I will admit upfront that I have not read it, although I've seen some news reports about it. It seems like a lot of news reports go all-in on telling the story that the guy is a nasty misogynist. I haven't read the right-wing version of the story (mostly because I don't trust the right-wing news - because I see them as spin-doctors and cavemen). But, it seems like some news sources, quote the document and it sounds like the guy is actually quite mild in what it says.

I don't really trust Keith's summary of the situation - and I'm guessing that he's only heard the left-wing news version of events, so I don't begrudge him for making a poor summary of the document.

For example, here's Philip DeFranco's summary of the situation:
https://www.youtube.com/watch?v=-xczeLAUkOE

I've also read elsewhere that scientists in the field say that his claims in the paper pretty much mirror the scientific community's current position on gender differences. The Google Memo: Four Scientists Respond - Quillette

Example: Debra W Soh (Debra W Soh is a Toronto based science writer who has a PhD in sexual neuroscience from the University of York.) She says: "As a woman who’s worked in academia and within STEM, I didn’t find the memo offensive or sexist in the least. I found it to be a well thought out document, asking for greater tolerance for differences in opinion, and treating people as individuals instead of based on group membership. Within the field of neuroscience, sex differences between women and men—when it comes to brain structure and function and associated differences in personality and occupational preferences—are understood to be true, because the evidence for them (thousands of studies) is strong. This is not information that’s considered controversial or up for debate; if you tried to argue otherwise, or for purely social influences, you’d be laughed at...."
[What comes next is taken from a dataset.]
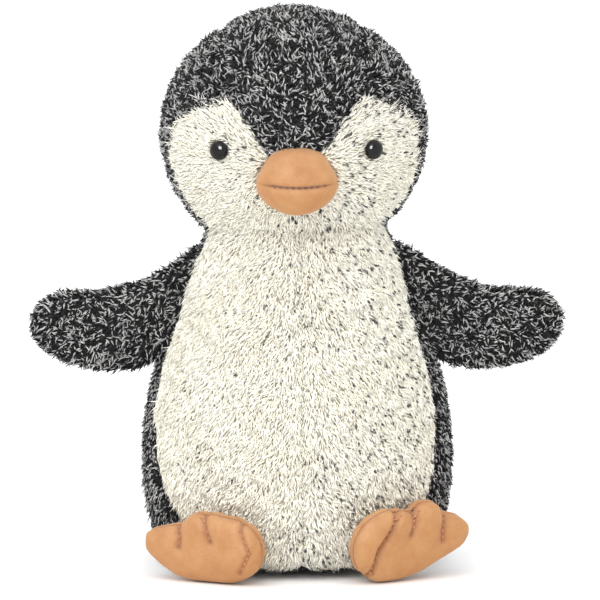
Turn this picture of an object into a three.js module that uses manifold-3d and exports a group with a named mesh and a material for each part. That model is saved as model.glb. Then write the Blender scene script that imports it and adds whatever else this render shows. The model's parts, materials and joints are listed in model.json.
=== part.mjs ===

From that point of view, I can't help but think that the left is trying to blow this up into a story because: controversy sells and because there are people on the left who hold very strong beliefs on this subject, and even though those people disagree with scientists in the field, they are trying to push their beliefs onto society for political reasons. Basically, they get triggered and accuse people of things of things they didn't do. (By the way, I was recently listening to the Risk podcast, and the host - a very progressive gay man - mentioned that he has listeners who write him and tell him that he's a bigot and racist and call him all kinds of names that he clearly doesn't deserve, because they got triggered by something he said or did or some story he had on his podcast. Those people are out there.)

> 2. When he explains why women aren't suited for software engineering because they are social, software engineering is a group process. You have thousands of engineers working together in the same codebase. You need to communicate and work together. It isn't lone rangers.

By in large, software developers are working alone most of the time. Whenever people talk about how software development involves a lot of talking, I always kind of laugh and wonder if people making that claim have ever written software. I write software. I spend 90% of my time working alone. This has been consistent throughout my career. That isn't to say that I don't work in a team. I do. But, conversations with the team are a small fraction of the time that I actually spend at work. Why do you think software developers have a reputation for being socially awkward? It's because developers are spending most of their working hours working on problems by themselves.